The Importance of Value Alignment
When we’re not behaving in line with our values, we will feel a level of discontentment. This was the crux of my discontent and the reason only I could get over my self pity. When we have feelings of dissatisfaction or much stronger feelings of unhappiness, without really knowing why we feel dissatisfied we should spend a little time in introspection to understand where we’re out of alignment with our values.
And the sooner we can find the perpetrator and take remedial action to amend our behaviour (or our perceptions about the situation) the sooner we can get back on course.
So what about you? Are you waiting to be rescued or will you take back control and rescue yourself? Both behaviours are difficult but for very different reasons. Having languished in the former camp for a few weeks, I’m very happy to be back in the driving seat of my life. And, whilst I still have to wait (patiently 😉 ) for things to move along in some of the slower areas, I’m not going to let this result in a total breakdown in all areas of my life.

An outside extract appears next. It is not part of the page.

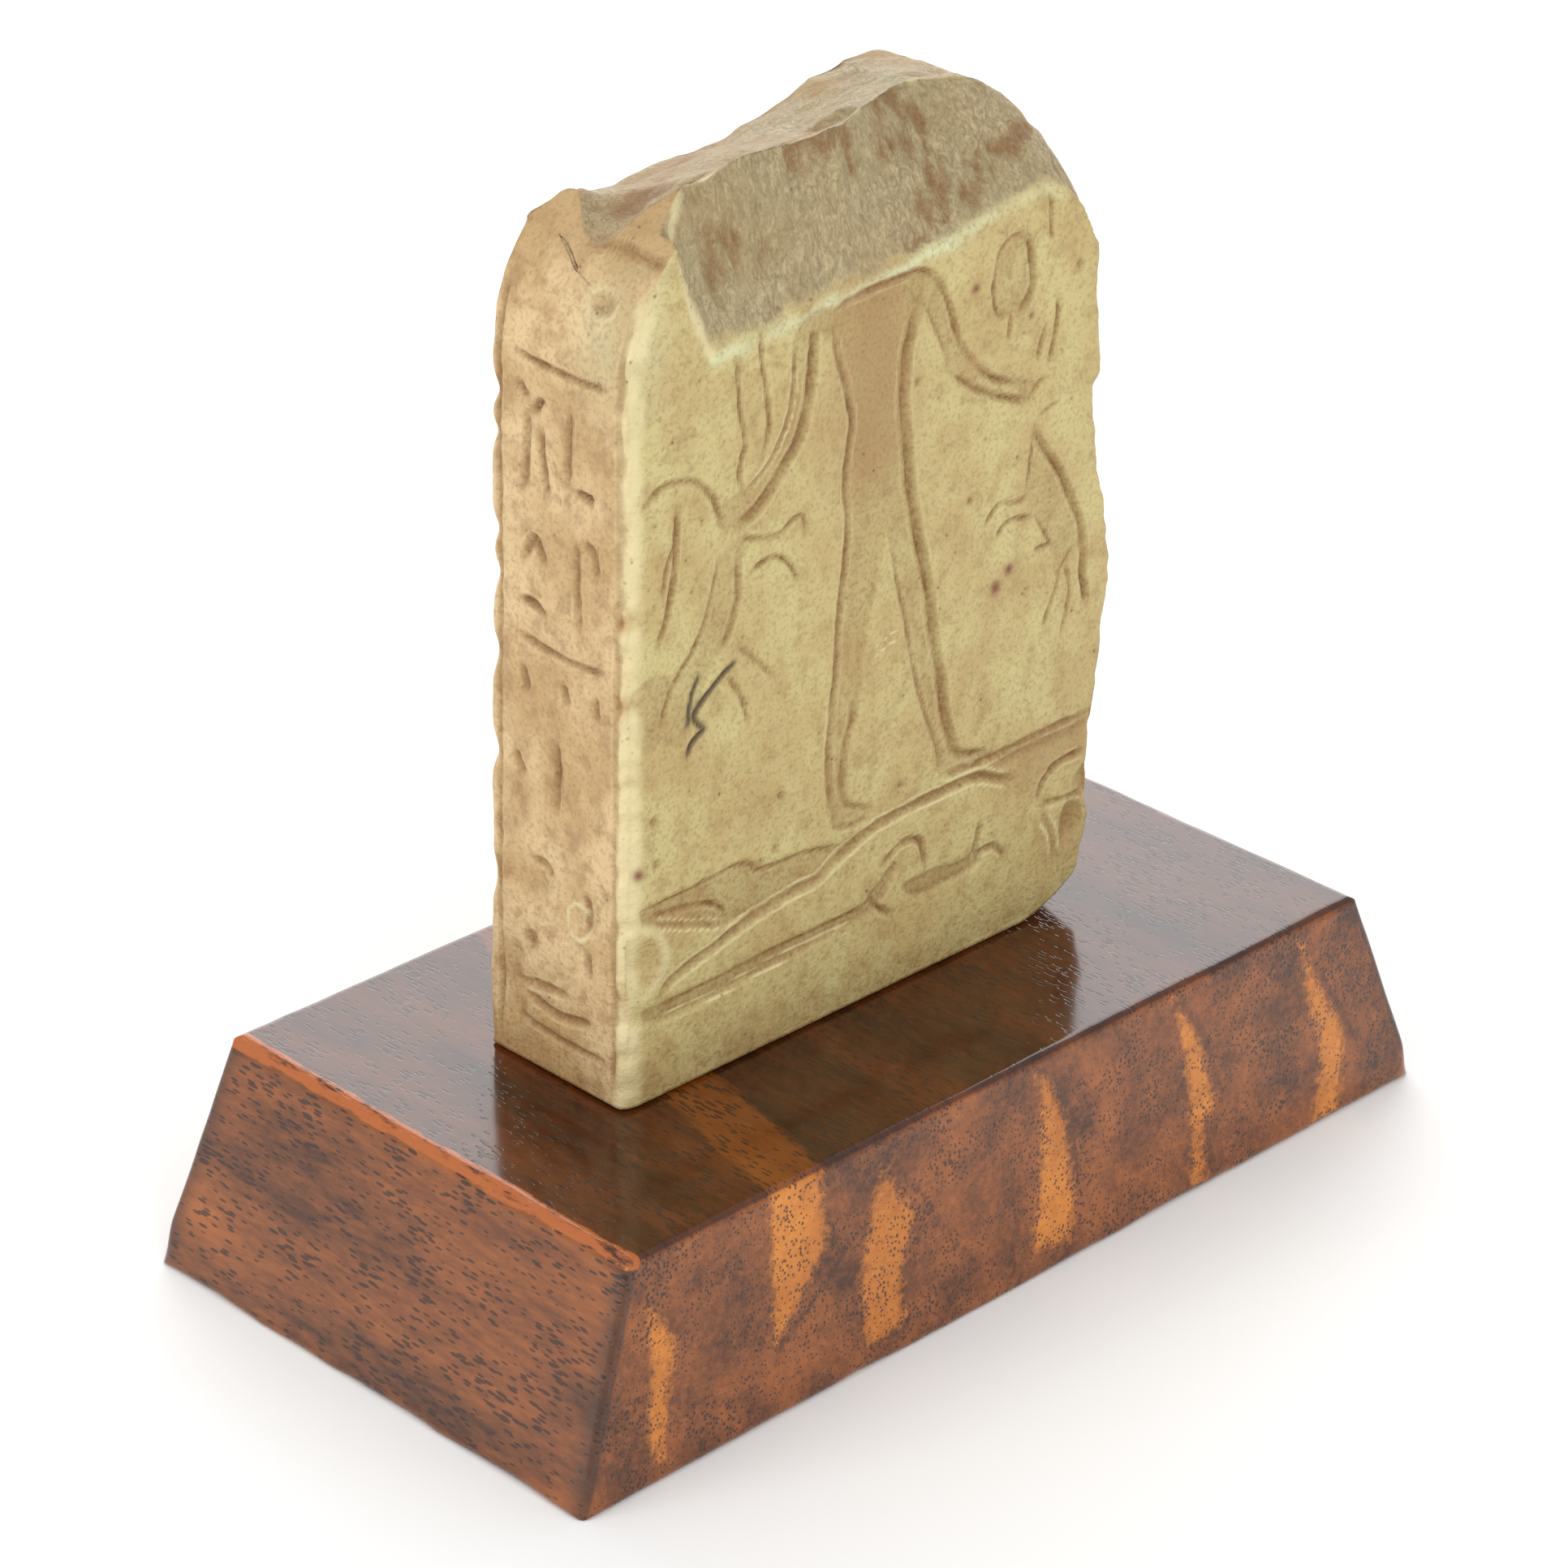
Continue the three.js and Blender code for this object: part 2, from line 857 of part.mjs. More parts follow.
// ---- Strokes in rows on the left edge: an inscription's place, with no letters in it ----
const EDGE_FRAME = 7.9; // distance of the two framing lines from the middle of the edge
const EDGE_RULES = [71.3, 43.8, 4.1];
const EDGE_STROKES = [
  [[-5.1, 68.9], [-3.9, 67.6]],
  [[-2, 68], [-3.3, 66.5]],
  [[-4, 66.2], [-4.1, 62.5], [-4.4, 58.8]],
  [[-2.3, 65.2], [-1.9, 62], [-1.2, 58.6]],
  [[1.7, 68.2], [1.5, 64.6], [1.5, 61.2]],
  [[2.4, 60.5], [4.6, 60.3]],
  [[-4.6, 51.8], [-3.1, 54.2], [-1.7, 52]],
  [[2.6, 55.6], [2.6, 51.4], [2.9, 47.2]],
  [[3.6, 55.9], [4.8, 55.2], [5.4, 53.2]],
  [[-4.9, 47.6], [-3.2, 47.8], [-1.8, 47]],
  [[-4.6, 41.1], [-4, 38.9]],
  [[0.9, 41], [1.4, 39.1]],
  [[5.2, 41.1], [5.4, 39.1]],
  [[-0.1, 34.6], [0.1, 31.2], [-0.3, 27.6]],
  [[-5.8, 32], [-4.6, 30.2]],
  [[4.1, 20.6], [4.4, 18.6], [4.2, 16.7]],
  [[4.3, 14.8], [4.4, 12.1]],
  [[-3.2, 21.6], [-1.8, 21.9], [-0.6, 20.6]],
  [[-5.6, 7.9], [-2, 8.8], [1.4, 9]],
  [[-4.6, 7.1], [0.5, 6.5], [4.6, 7.4]],
];

function edgeCutters(place) {
  const cutters = [];
  for (const side of [-1, 1]) {
    const line = [5, 25, 50, 76].map((v) => [side * EDGE_FRAME, v]);
    cutters.push(groove(place, line, 0.8, 0.35));
  }
  for (const v of EDGE_RULES) {
    const rule = [[-5.4, v + 0.2], [-1.5, v - 0.1], [2.5, v], [6.2, v + 0.1]];
    cutters.push(groove(place, rule, 0.8, 0.45));
  }
  for (const path of EDGE_STROKES) {
    cutters.push(groove(place, path, 0.8, 0.5));
  }
  cutters.push(chip(place, [-3.6, 13], [1, 1.1, 0.7]));
  cutters.push(chip(place, [4, 78.2], [1.5, 1.1, 0.5]));
  return cutters;
}

// ---- The back: ruled rows of plain upright and slanting strokes ----
const BACK_ROWS = 7;
const BACK_ROW_HEIGHT = 9.6;
const BACK_FIRST_RULE = 8;

function backCutters() {
  const cutters = [];
  const reach = 27;
  for (let row = 0; row <= BACK_ROWS; row++) {
    const v = BACK_FIRST_RULE + row * BACK_ROW_HEIGHT;
    const sag = 0.25 * Math.sin(row * 2.1);
    cutters.push(groove(backPoint, [[-reach, v], [0, v + sag], [reach, v]], 0.8, 0.4));
  }
  for (let row = 0; row < BACK_ROWS; row++) {
    const v = BACK_FIRST_RULE + (row + 0.5) * BACK_ROW_HEIGHT;
    const marks = 8;
    for (let i = 0; i < marks; i++) {
      const u = -23.5 + (i * 47) / (marks - 1) + 0.8 * Math.sin(5 * row + 3 * i);
      const half = 2 + 0.8 * Math.sin(2 * row + 1.3 * i);
      const slant = 0.9 * Math.sin(row + 2.2 * i);
      cutters.push(groove(backPoint, [[u - slant, v - half], [u + slant, v + half]], 0.8, 0.45));
    }
  }
  return cutters;
}

// ---- Wear: notches along the back arris, chips, the broken lower corner ----
const ARRIS_NOTCHES = [
  [67, 1.5],
  [63, 1.6],
  [53.5, 1.4],
  [49, 2],
  [41, 2.3],
  [31, 1.7],
  [18, 2.4],
];

// The front left arris is rubbed round, WORN wide on the face and on the edge.
const WORN = { face: 3.2, edge: 1.6 };

function wornArris() {
  const steps = 4;
  const section = [
    [WORN.face, -1],
    [-1, -1],
    [-1, WORN.edge],
  ];
  for (let i = 0; i <= steps; i++) {
    const turn = (Math.PI / 2) * (i / steps);
    section.push([WORN.face * (1 - Math.cos(turn)), WORN.edge * (1 - Math.sin(turn))]);
  }
  const rings = [];
  for (const v of [-1, 76, 79, 81.5, 83.5]) {
    const above = Math.max(0, v - SHOULDER_FOOT);
    const inward = SHOULDER - Math.sqrt(SHOULDER * SHOULDER - above * above);
    const corner = -STONE.width / 2 + lean(Math.min(v, SHOULDER_FOOT), SIDE_TAPER) + inward;
    rings.push(section.map(([u, into]) => frontPoint(corner + u, v, into)));
  }
  return outward(loft(rings));
}

function wearCutters() {
  const cutters = [wornArris()];
  for (const [v, half] of ARRIS_NOTCHES) {
    cutters.push(chip(leftPoint, [-STONE.thick / 2, v], [1.5, half, 1.5]));
    cutters.push(chip(rightPoint, [STONE.thick / 2, 84 - v], [1.3, half, 1.2]));
  }
  cutters.push(chip(frontPoint, [-31.4, 13.4], [4.2, 3.6, 0.9]));
  cutters.push(chip(frontPoint, [28.8, 8], [1.7, 3.4, 1.1]));
  cutters.push(chip(frontPoint, [31.6, 12.6], [3, 2.4, 1]));
  cutters.push(brokenCorner());
  return cutters;
}

function brokenCorner() {
  const outline = [
    [22.4, -1],
    [24.6, 0.3],
    [27, 1],
    [29.4, 2.2],
    [31, 4.2],
    [34.6, 7],
    [36, -1],
  ];
  const front = outline.map(([u, v]) => frontPoint(u, v, -1));
  const back = outline.map(([u, v]) => frontPoint(u + 4, v * 0.6 - 0.4, 11));
  return outward(loft([front, back]));
}

function steleBody() {
  let cutter = breakCutter();
  const all = [...faceCutters(), ...edgeCutters(leftPoint), ...backCutters(), ...wearCutters()];
  for (const one of all) {
    cutter = cutter.add(one);
  }
  return slab().subtract(cutter);
}

// ---- Assembly ----
function piece(name, geometry, colour, roughness) {
  const material = new THREE.MeshStandardMaterial({ color: colour, roughness, metalness: 0 });
  const mesh = new THREE.Mesh(geometry, material);
  mesh.name = name;
  return mesh;
}

const object = new THREE.Group();
object.add(piece("base", baseGeometry(), 0x6b3d26, 0.3));
object.add(piece("stele", geometryOf(steleBody()), 0xc4b37c, 0.65));

export default object;
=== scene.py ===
import math

import bpy
import numpy as np
from mathutils import Matrix, Vector


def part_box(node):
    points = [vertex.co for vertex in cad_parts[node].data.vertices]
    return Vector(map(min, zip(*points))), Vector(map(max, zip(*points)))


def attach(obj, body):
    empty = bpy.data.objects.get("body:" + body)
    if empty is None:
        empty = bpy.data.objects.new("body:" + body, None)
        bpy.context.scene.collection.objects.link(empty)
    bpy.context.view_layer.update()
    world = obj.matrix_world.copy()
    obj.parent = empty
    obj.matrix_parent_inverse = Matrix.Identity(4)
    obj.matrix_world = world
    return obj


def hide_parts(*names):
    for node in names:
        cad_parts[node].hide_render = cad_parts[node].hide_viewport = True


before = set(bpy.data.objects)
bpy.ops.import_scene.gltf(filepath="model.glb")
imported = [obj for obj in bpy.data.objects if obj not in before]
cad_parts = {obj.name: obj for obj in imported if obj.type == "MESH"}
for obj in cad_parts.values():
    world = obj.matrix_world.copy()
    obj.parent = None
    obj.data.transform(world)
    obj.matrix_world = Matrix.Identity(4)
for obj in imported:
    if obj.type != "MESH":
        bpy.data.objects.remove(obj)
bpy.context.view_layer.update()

MM = 0.001


# ---------------------------------------------------------------------------
# The wooden base. One block of dark figured hardwood, sawn with four sloping
# sides and polished with lacquer. The grain runs from front to back, so both
# long sides show end grain with orange flames, and the arrises are rubbed.
# ---------------------------------------------------------------------------
BASE_TOP = (100.0, 56.0)
BASE_FOOT = (117.1, 61.0)
BASE_ARRIS = 0.9
GRAIN_SHEAR = 0.23  # millimetres that the figure moves along for each one back
GRAIN_TILT = math.radians(20)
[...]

I’d love to hear your experiences of running into roadblocks and how you’ve managed. Did you run out of steam for a while, hoping that someone or something would come along and save the day? How did things turn out for you? Over to you!
brett rossi says
Will you permit me to publish this on my twitter?
Nicola says
Yes, of course 🙂
Amy Bovaird says
Hi Nicola,
I hear you! But so glad the clouds are clearing. Being in the “victim” mode is no fun and we have to consciously take ourselves out if it and reach for joy.
Whatever happened with your family doesn’t sound pleasant. But if we aren’t pro-active, we’ll veg in that mindset. It puts a lot of pressure on others who can’t read our minds.
I’m losing my vision and every day is a challenge to cull out the good, the humorous, the best of what the day brings. Sometimes I’m tempted to have a temper tantrum and shout at the world, “I’ve run into that xyz for the 100th time. Just move it!!” But it’s not anyone’s fault I didn’t see it. I just get out the ice bag! LOL.
I once attended a Bible study for awhile and they were studying a book by Tommy Newberry called The 4:8 Principle. It’s taken from Philippians 4:8 and breaks down all the junk-producing thoughts we have and replaces it with joy-filled true thoughts. I had it on my fridge for a long time but finally I sent this paper to my friend and she loved it. =)
Nicola says
Hi Amy
You’re quite right about vegging! It’s far too easier to slip into the ‘poor me’ mindset and takes action to get out! I hadn’t really thought about the effects on others around me, although I guess that’s probably got a lot to do with being in a poor me mindset anyway!
Thanks for the info about the 4:8 Principle, I’ll check it out…everything helps, after all!
Thanks for your comment 🙂
Kungphoo says
There is always a light at the end of every tunnel.. sometimes it takes time to get there.. When you find yourself going into a pity party, pull yourself out by doing something you like to do.. That helps me..
Nicola says
Yes I agree Kungphoo, although for me the harder part of the process is recognising that I’m slipping into the darkness! Once this realisation dawns, then taking steps to improve the situation comes easier.